BEGIN Supplied material

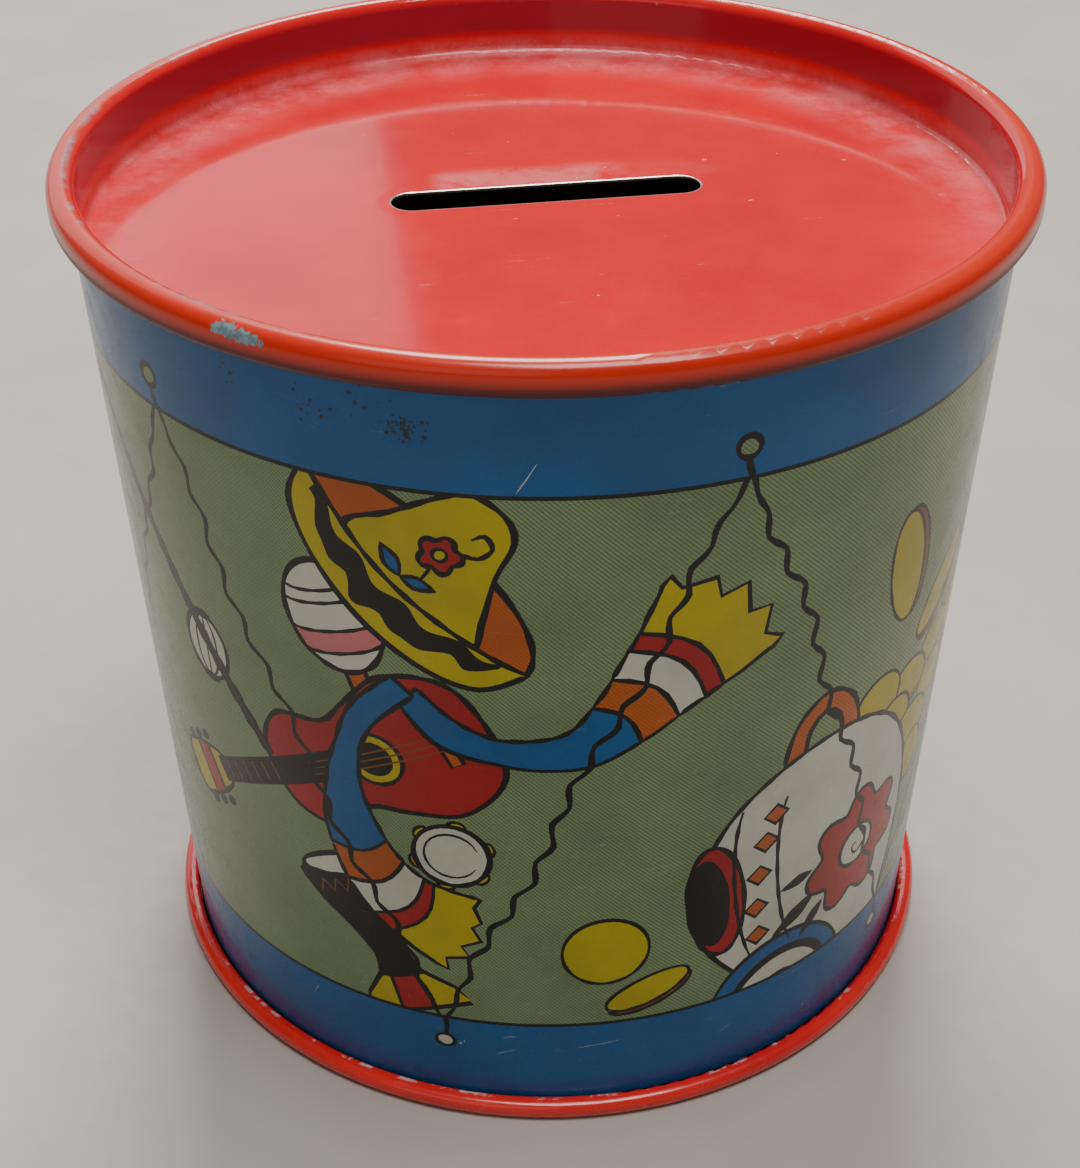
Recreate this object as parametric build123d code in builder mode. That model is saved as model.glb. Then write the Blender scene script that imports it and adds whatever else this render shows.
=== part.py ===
from build123d import *
import os
from math import atan2, cos, sin, sqrt

# A tapered tin money box: a rolled tinplate wall with a locked side seam, a recessed lid with a coin
# slot and a recessed base, both seamed on, and a round base trap held by a quarter-turn latch.
#
# Millimetres, +Z up. The origin is the centre of the ring that the box stands on, and the coin slot
# runs along X. Every pressing is drawn as the middle line of its sheet, which is given the sheet's
# thickness and revolved.

# ---- driving dimensions -------------------------------------------------------------------------
sheet = 0.3  # tinplate of the wall, the ends and the trap plate
strip = 0.5  # steel strip of the latch parts
half_sheet = sheet / 2
half_strip = strip / 2

height = 94.0
lid_bead_r = 50.0  # outer radius of the lid's rolled seam
lid_bead_height = 3.4
lid_panel_z = 86.8  # upper face of the recessed lid panel
lid_recess_r = 47.1  # inner face of the lid's recess
base_bead_r = 45.2  # outer radius of the base's rolled seam
base_bead_height = 2.2
base_panel_z = 5.0  # lower face of the recessed base panel
base_recess_r = 42.3  # inner face of the base's recess
recess_draft = 0.12  # how much each recess widens towards its mouth

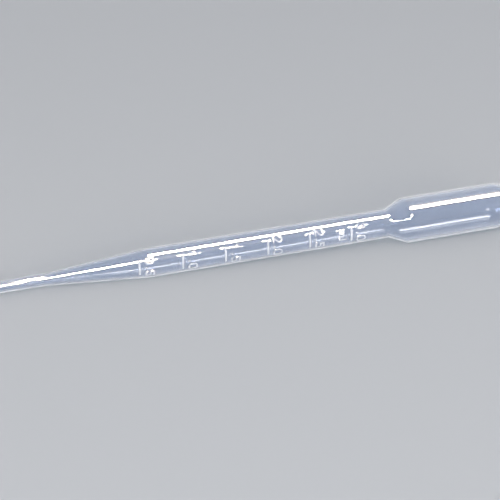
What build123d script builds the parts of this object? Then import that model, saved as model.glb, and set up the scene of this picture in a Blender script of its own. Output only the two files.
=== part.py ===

END Supplied material

__Instruction__. Print exactly the lines from the one with "What build123d script" through the end of the data, inclusive.

__Reply__.
What build123d script builds the parts of this object? Then import that model, saved as model.glb, and set up the scene of this picture in a Blender script of its own. Output only the two files.
=== part.py ===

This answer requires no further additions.